Mortgage lenders are concerned about your financial strength in paying for the loan costs and making the monthly payments to clear the debt. So, they will consider your credit score, your monthly gross income, and the amount of cash you can pay as the down payment. The higher your score, the lesser is the risk in offering you the loan.

The loan amount depends on the value of your home and the down payment. The interest rate charged on your loan depends upon your credit score, discount points and down payment. The better your score and the higher your down payment and points, the lower is the rate offered. Getting a lower rate is also possible if you can pay a part of the loan amount as prepaid interest or points. You may get a loan at fixed rates, variable or adjustable rates or a combination of both the rates.

The loan application that you have submitted goes through a process of review before the lender gives his approval. After the lender approves the mortgage, he decides upon the date of closing. The closing involves the signing of legal documents including a mortgage note which obligates you to repay the loan in time.

At closing, the lender requires you to pay for the costs of originating and processing the loan. You will also have to deposit property taxes and insurance premiums into an escrow account which ensures that these payments will be paid in time. The rest of the taxes and insurances are paid along with the monthly mortgage payments in order to protect the lender from tax liens and uninsured losses.

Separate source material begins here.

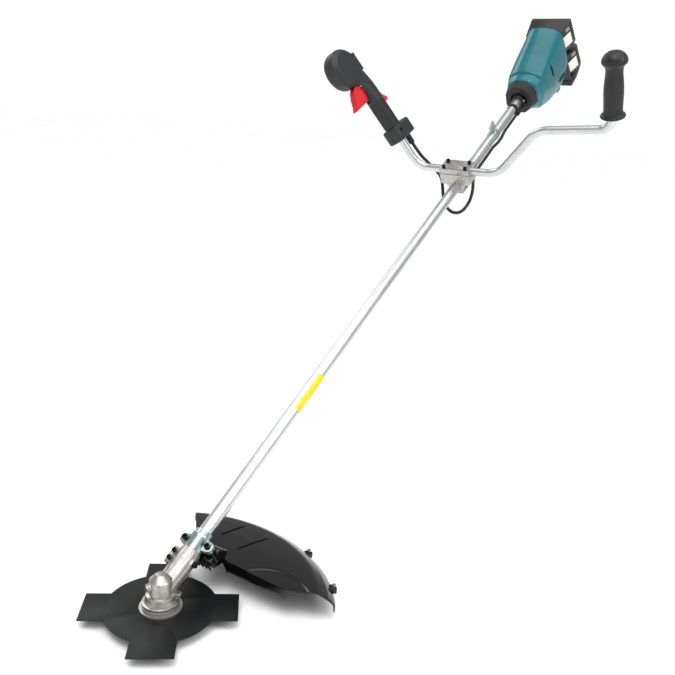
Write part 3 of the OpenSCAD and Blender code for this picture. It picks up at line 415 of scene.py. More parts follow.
def lathe(profile: Sequence[Flat], steps: int = 96) -> bmesh.types.BMesh:
    """Turns a profile of radius and height about local Z.

    Args:
        profile: Radius and height pairs. Radii of zero become poles.
        steps: The number of steps round.

    Returns:
        A closed mesh.
    """
    bm = bmesh.new()
    rings = []
    for radius, height in profile:
        if radius <= 0:
            rings.append([bm.verts.new((0, 0, height))])
            continue
        turns = (2 * math.pi * k / steps for k in range(steps))
        rings.append([bm.verts.new((radius * math.cos(a), radius * math.sin(a), height)) for a in turns])
    for one, two in zip(rings, rings[1:]):
        bridge(bm, one, two)
    return close_mesh(bm)


def bridge(bm: bmesh.types.BMesh, one: list, two: list) -> None:
    """Joins two rings of points by faces. A ring of one point is a pole."""
    count = max(len(one), len(two))
    for k in range(count):
        n = (k + 1) % count
        corners = [one[k % len(one)], one[n % len(one)], two[n % len(two)], two[k % len(two)]]
        unique = list(dict.fromkeys(corners))
        if len(unique) > 2:
            bm.faces.new(unique)


def loft(rings: Sequence[Sequence[Point]]) -> bmesh.types.BMesh:
    """Joins closed rings of equal count and caps both ends.

    Args:
        rings: Points of each ring.

    Returns:
        A closed mesh.
    """
    bm = bmesh.new()
    made = [[bm.verts.new(p) for p in ring] for ring in rings]
    for one, two in zip(made, made[1:]):
        bridge(bm, one, two)
    bm.faces.new(made[0])
    bm.faces.new(made[-1])
    return close_mesh(bm)


def oval(x0: float, x1: float, y_half: float, z: float, power: float, steps: int = 40) -> list[Point]:
    """Returns a rounded section from x0 to x1 at height z. A higher power is squarer."""
    middle, half = (x0 + x1) / 2, (x1 - x0) / 2

    def squared(value: float) -> float:
        """Returns a sine or cosine pushed out towards the corners."""
        return math.copysign(abs(value) ** (2 / power), value)

    turns = (2 * math.pi * k / steps for k in range(steps))
    return [(middle + half * squared(math.cos(a)), y_half * squared(math.sin(a)), z) for a in turns]


def merged(parts: Iterable[bmesh.types.BMesh]) -> bmesh.types.BMesh:
    """Puts several meshes into one, each still closed by itself."""
    whole = bmesh.new()
    for part in parts:
        mesh = bpy.data.meshes.new("part")
        part.to_mesh(mesh)
        part.free()
        whole.from_mesh(mesh)
        bpy.data.meshes.remove(mesh)
    return whole


def as_object(name: str, bm: bmesh.types.BMesh) -> bpy.types.Object:
    """Makes a scene object of a mesh and frees the mesh."""
    mesh = bpy.data.meshes.new(name)
    bm.to_mesh(mesh)
    bm.free()
    obj = bpy.data.objects.new(name, mesh)
    bpy.context.scene.collection.objects.link(obj)
    return obj


def applied(obj: bpy.types.Object) -> bpy.types.Object:
    """Turns the modifiers' result into the object's plain mesh and removes them."""
    graph = bpy.context.evaluated_depsgraph_get()
    graph.update()
    mesh = bpy.data.meshes.new_from_object(obj.evaluated_get(graph))
    old = obj.data
    obj.modifiers.clear()
    obj.data = mesh
    if old.users == 0:
        bpy.data.meshes.remove(old)
    return obj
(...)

The down payment often includes funds from a number of sources that can be your Individual Retirement Account (IRA), your 401(k) account as well as gift assistance from your relatives, friends and employer. There are several loan programs that accept gift assistance programs. Some of the sources that can help to acquire gift funds are given below:

  • Withdraw money from IRA
    If you are a first time buyer, then under the laws set up by Internal Revenue Service, you can withdraw funds up to $10,000 from your retirement account to finance your down payment. If you have a spouse, then each of you can take out $10,000 from your retirement accounts. It is easy to qualify for such facility provided you did not own a principal residence during 2 years before the purchase of the present property. In such cases, you may not have to pay a penalty for early withdrawal but whether you have to pay taxes on the money borrowed, depends on the type of IRA.
  • Borrow from 401(k) Plan account
    You can borrow cash from your 401(k) Plan account to make your down payment. But unlike an IRA, a 401(k) Plan account requires you to pay back the money borrowed along with the required interest. The amount repaid will be slightly higher than the amount borrowed since you have withdrawn pretax money but will be paying it back with taxes charged on the amount withdrawn.
  • Gift assistance
    There are loan programs like the FHA (Federal Housing Administration) loans that allow borrowers to accept gift funds from relatives, friends or even your employer, the church or any non-profit organization. But the lender in this case requires you to submit a gift letter from the source as a proof of the gift funds. The best thing about this is that you need not pay back the cash provided as gift money.
  • Assistance from Government, state agencies and non-profit companies:
    There are several local and state agencies which conduct bond programs that provide borrowers with cash required for making down payments. Most agencies have purchase limits for which one can qualify provided he has the required income level.

There are also several non-profit organizations that provide down payment assistance to home owners. The gift amount is equal to 3% of the sales price or it can even extend to about $22,500 in some cases. These assistance programs require borrowers to qualify for any loan program with a particular lender. Buyers can receive free gift allowance through these programs. However, there are other gift assistance programs which require a buyer to undergo a Home Ownership Counseling Course or contribute 1% of their own funds towards the down payment. The amount of gift funds depends on the income and assets of the borrower or whatever amount of reserves are there in the bank. These programs are available with FHA, conforming as well as jumbo loans and they are offered against properties that include Single family (1-4 unit) homes, condominiums, manufactured/modular homes, properties under construction etc.

However, if paying for the down payments becomes a problem, you can apply for low down payment or zero down payment loan programs. Government sponsored agencies like Fannie Mae offers 3% down payment for long term fixed rate mortgages. Even the FHA provides low down payment loans that require 3% to 5% of the sales price as the down payment. The FHA even offers 100% gift funds towards the down payment. The Department of Veteran Affairs offers zero down payment loans but it requires that you to be a qualified veteran.